Tegenwoordig: mr. W.J. van Brussel, voorzieningenrechter, en P.M. van der Pol, griffier.
Zitting: 31 maart 2008
Verschenen: Verzoekers in persoon, bijgestaan door hun gemachtigde. Verweerder vertegenwoordigd door J.C.H. de Groot.
Het geschil betreft de afwijzing van de aanvraag van verzoekers die strekt tot toekenning van bijzondere bijstand ter bestrijding van de kosten van de eerste huur en van een waarborgsom in verband met de beoogde verhuizing van verzoekers naar een andere woning. Op grond van de afwijzing van de aanvraag hebben verzoekers de voorzieningenrechter verzocht een voorlopige voorziening te treffen.
Bij mondelinge uitspraak van 31 maart 2008 heeft de voorzieningenrechter het verzoek van verzoekers afgewezen.
De voorzieningenrechter heeft daartoe het volgende overwogen.
Toekenning van bijzondere bijstand is uitsluitend aan de orde, wanneer sprake is van noodzakelijke kosten die voortvloeien uit bijzondere omstandigheden, waardoor deze kosten niet uit de algemene bijstand of de financiële draagkracht kunnen worden voldaan.
De voorzieningenrechter is van oordeel dat zich in het geval van verzoekers geen bijzondere omstandigheden voordoen in de zin zoals hiervoor aangegeven. Verweerder heeft zich terecht op het standpunt gesteld dat de huur en de waarborgsom uit het inkomen van verzoekers moeten worden voldaan.
De omstandigheid dat verzoekers hoge schulden hebben, kan evenmin aangemerkt worden als een bijzondere omstandigheid die toekenning van bijzondere bijstand zou rechtvaardigen. In navolging van constante jurisprudentie van de Centrale Raad van Beroep overweegt de voorzieningenrechter, dat schulden, dan wel het ontbreken van voldoende reserveringsruimte als gevolg daarvan, niet kunnen worden afgewenteld op de Wet werk en bijstand (WWB).

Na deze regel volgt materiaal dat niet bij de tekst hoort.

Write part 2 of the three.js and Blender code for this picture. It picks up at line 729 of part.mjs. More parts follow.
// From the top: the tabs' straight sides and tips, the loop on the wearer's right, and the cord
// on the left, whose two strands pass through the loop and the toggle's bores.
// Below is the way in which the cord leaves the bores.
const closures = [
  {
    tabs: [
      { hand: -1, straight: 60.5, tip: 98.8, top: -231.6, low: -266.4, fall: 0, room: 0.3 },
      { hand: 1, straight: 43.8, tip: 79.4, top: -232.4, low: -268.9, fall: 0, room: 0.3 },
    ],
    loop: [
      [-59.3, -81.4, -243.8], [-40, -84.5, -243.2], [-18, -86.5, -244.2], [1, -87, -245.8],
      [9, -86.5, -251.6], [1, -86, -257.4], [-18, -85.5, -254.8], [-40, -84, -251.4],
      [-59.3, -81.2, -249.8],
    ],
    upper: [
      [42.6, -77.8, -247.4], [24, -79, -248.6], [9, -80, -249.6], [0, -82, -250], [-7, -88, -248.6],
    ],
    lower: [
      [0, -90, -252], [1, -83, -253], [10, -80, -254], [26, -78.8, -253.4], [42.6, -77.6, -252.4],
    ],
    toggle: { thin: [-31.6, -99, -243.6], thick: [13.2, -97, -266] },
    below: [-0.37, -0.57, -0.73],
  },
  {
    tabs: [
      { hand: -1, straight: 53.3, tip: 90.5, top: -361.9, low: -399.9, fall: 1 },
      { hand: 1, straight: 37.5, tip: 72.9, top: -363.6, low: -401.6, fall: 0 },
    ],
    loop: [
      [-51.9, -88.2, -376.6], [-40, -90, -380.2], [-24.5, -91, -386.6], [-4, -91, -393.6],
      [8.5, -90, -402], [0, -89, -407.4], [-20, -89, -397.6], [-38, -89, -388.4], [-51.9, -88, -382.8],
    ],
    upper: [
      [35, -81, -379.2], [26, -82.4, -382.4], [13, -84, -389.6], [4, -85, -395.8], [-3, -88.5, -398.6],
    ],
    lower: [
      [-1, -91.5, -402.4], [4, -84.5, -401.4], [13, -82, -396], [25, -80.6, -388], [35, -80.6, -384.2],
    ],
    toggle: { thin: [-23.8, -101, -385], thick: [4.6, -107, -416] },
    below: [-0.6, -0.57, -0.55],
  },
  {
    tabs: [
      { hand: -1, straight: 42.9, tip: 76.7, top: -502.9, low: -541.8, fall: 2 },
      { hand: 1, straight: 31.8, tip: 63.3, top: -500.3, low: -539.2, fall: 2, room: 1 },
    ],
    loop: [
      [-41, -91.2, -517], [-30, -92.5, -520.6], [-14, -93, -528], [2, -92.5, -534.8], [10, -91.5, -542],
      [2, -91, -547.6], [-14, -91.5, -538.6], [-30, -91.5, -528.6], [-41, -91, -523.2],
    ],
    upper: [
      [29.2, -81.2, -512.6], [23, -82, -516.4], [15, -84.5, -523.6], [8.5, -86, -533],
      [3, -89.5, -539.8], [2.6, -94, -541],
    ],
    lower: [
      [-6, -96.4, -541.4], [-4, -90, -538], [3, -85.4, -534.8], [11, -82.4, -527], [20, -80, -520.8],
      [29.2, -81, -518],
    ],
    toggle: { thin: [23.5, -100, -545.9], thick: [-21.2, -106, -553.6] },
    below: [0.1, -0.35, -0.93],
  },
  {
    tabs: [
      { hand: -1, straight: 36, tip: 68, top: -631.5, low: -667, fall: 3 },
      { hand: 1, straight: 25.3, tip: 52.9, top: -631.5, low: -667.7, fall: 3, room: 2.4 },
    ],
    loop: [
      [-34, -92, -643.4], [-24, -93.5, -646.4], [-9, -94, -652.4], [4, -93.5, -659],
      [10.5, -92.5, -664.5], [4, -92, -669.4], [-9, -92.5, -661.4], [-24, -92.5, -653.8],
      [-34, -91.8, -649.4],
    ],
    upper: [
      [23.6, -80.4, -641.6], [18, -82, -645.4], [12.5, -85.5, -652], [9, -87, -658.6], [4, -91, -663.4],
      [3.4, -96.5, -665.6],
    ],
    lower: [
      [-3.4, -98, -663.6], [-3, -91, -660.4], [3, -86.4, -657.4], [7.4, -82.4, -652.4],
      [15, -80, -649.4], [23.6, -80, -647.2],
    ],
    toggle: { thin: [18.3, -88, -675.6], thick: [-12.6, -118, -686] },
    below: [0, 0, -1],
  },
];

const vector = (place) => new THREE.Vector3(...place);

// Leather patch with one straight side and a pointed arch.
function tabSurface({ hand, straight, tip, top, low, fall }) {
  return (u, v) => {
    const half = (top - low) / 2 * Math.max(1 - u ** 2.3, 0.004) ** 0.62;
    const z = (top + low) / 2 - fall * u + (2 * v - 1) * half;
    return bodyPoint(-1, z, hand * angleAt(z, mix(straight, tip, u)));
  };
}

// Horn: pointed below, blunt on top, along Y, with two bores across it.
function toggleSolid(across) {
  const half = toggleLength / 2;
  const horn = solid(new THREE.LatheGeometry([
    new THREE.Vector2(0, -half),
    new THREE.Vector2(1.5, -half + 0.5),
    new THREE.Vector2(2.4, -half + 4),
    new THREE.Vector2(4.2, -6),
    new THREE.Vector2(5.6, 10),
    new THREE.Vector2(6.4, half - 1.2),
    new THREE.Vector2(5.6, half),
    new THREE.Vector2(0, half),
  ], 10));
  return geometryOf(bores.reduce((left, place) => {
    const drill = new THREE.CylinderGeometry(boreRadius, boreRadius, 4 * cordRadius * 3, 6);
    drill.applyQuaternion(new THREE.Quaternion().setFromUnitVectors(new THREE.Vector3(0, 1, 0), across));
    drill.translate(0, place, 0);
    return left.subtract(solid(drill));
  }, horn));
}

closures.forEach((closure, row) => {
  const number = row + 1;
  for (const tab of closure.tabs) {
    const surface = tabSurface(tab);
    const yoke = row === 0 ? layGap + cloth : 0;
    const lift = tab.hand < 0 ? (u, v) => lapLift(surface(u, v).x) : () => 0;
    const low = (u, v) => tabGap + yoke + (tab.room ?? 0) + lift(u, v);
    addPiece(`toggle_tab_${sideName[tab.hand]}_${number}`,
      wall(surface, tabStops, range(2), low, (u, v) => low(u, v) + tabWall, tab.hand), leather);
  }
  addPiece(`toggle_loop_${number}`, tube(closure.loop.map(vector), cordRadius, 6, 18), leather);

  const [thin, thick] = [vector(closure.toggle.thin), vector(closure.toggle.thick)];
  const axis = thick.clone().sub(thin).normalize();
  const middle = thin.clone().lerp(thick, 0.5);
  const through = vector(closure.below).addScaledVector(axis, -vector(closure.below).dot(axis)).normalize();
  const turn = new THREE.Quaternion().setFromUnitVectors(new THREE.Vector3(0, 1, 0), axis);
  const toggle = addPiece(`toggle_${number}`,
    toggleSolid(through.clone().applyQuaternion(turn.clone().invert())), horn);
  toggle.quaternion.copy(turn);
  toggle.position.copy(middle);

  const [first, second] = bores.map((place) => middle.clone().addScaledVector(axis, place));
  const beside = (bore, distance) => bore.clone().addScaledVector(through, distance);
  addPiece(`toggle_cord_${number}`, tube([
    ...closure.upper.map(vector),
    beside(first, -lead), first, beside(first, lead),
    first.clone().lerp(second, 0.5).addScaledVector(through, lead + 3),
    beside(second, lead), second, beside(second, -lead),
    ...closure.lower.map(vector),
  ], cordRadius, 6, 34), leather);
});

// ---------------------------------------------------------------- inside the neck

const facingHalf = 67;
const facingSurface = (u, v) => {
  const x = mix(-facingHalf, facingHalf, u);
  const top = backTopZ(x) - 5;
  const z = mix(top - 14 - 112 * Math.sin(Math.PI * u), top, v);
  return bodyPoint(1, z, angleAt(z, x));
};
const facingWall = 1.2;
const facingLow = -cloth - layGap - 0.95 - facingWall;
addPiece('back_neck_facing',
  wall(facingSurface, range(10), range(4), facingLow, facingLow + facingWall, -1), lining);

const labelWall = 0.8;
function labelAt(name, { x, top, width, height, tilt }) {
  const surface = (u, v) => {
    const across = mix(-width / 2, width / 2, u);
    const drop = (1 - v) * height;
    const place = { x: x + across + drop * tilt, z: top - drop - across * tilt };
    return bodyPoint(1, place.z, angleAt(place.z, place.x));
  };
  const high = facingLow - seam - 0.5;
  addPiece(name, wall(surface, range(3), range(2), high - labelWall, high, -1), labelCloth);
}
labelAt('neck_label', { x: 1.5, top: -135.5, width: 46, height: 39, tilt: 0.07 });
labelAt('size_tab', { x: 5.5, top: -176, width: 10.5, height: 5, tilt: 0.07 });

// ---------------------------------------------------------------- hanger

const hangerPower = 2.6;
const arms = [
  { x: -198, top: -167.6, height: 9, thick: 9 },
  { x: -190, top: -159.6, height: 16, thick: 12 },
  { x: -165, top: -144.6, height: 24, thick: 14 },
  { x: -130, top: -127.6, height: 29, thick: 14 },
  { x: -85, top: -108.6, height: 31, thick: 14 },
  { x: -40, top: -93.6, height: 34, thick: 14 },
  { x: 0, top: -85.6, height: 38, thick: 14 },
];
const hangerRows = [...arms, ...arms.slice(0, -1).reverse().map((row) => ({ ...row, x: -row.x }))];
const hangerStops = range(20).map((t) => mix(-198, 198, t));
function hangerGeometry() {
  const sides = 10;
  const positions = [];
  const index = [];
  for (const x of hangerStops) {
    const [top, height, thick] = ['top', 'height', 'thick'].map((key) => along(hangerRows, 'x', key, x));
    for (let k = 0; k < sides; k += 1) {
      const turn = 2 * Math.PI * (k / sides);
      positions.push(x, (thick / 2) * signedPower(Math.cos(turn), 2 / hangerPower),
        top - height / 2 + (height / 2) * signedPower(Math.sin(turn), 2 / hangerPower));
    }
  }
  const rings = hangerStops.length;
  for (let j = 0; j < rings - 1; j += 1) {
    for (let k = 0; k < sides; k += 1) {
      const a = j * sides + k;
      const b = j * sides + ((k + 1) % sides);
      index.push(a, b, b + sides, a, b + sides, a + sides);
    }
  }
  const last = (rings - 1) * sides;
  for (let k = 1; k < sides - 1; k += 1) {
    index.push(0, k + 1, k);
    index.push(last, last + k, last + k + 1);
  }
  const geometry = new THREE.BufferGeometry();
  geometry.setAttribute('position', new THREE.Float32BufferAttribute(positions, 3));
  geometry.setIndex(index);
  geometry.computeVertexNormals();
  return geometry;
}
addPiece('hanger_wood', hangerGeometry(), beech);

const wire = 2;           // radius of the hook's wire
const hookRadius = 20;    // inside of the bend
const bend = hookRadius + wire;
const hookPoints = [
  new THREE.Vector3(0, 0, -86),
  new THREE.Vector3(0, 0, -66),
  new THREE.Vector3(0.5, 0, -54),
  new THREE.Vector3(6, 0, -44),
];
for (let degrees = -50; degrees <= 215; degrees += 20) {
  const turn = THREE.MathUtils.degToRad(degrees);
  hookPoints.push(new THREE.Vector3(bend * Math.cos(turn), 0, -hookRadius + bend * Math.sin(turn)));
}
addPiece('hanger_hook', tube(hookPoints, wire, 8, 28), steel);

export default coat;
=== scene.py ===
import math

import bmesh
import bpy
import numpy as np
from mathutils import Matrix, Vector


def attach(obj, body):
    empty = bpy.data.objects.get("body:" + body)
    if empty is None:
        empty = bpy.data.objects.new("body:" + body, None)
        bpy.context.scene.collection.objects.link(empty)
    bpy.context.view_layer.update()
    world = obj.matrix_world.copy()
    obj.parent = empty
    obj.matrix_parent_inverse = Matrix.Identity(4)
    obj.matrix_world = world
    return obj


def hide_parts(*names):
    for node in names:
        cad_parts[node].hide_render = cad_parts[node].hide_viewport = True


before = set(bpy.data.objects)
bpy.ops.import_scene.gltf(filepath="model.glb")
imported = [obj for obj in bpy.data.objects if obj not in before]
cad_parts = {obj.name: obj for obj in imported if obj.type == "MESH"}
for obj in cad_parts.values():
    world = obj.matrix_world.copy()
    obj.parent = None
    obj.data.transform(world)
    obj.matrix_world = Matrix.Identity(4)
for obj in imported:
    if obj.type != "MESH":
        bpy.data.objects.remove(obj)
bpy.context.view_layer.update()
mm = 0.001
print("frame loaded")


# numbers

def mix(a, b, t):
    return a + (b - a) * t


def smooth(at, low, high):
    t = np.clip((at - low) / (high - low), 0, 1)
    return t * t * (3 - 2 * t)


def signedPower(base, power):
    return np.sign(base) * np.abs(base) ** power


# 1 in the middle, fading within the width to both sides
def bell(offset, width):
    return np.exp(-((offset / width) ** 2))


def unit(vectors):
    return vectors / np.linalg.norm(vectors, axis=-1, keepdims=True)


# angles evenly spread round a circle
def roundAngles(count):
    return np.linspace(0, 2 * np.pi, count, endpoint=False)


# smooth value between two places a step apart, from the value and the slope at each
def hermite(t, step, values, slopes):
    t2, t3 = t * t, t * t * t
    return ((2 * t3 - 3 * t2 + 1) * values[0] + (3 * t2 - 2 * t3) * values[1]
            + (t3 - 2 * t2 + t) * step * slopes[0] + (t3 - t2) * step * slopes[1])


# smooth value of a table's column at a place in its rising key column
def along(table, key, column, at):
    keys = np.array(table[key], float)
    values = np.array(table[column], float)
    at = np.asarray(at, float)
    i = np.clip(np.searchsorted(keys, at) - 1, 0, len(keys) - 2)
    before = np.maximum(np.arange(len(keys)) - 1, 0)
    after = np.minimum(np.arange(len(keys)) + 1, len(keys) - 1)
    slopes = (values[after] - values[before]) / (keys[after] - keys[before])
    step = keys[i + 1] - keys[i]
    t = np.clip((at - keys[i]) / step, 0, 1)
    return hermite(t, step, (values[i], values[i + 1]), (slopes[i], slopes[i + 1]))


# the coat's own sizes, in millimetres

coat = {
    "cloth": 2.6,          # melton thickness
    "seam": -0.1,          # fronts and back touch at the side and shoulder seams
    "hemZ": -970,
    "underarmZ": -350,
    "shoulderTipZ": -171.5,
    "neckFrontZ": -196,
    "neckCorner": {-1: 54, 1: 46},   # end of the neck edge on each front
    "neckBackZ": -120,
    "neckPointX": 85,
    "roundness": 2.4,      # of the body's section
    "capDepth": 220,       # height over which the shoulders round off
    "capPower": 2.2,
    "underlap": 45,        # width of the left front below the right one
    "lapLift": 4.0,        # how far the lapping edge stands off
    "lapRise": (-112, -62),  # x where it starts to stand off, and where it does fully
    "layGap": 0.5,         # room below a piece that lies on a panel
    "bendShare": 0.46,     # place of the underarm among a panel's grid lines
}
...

Verzoekers hebben aangevoerd dat de woning waarnaar zij willen verhuizen voor hen passend is. Ook dit levert geen bijzondere omstandigheid op die toekenning van bijzondere bijstand zou rechtvaardigen. Vaststaat immers, dat de bewuste woning niet aan verzoekers is toegewezen vanwege de bij hen bestaande (medische) beperkingen, terwijl verweerder uitdrukkelijk heeft aangegeven dat geen sprake is van een aangepaste woning. Bovendien is een (medische) noodzaak voor verhuizing naar de bewuste woning niet aannemelijk geworden.
Tot slot wijst de voorzieningenrechter erop dat verzoekers ter vervulling van hun wens om te verhuizen naar een woning die beter past bij hun (medische) situatie, de verkeerde weg hebben gekozen. Zoals verweerder ter zitting heeft verklaard, moeten verzoekers, als zij in aanmerking willen komen voor een aangepaste woning, zich wenden tot verweerders afdeling die aanvragen behandelt in het kader van de Wet maatschappelijke ondersteuning (WMO).
Waarvan is opgemaakt dit proces-verbaal,
(griffier) (voorzieningenrechter)
afschrift verzonden op:
Rechtsmiddel
Tegen deze uitspraak staat geen rechtsmiddel open.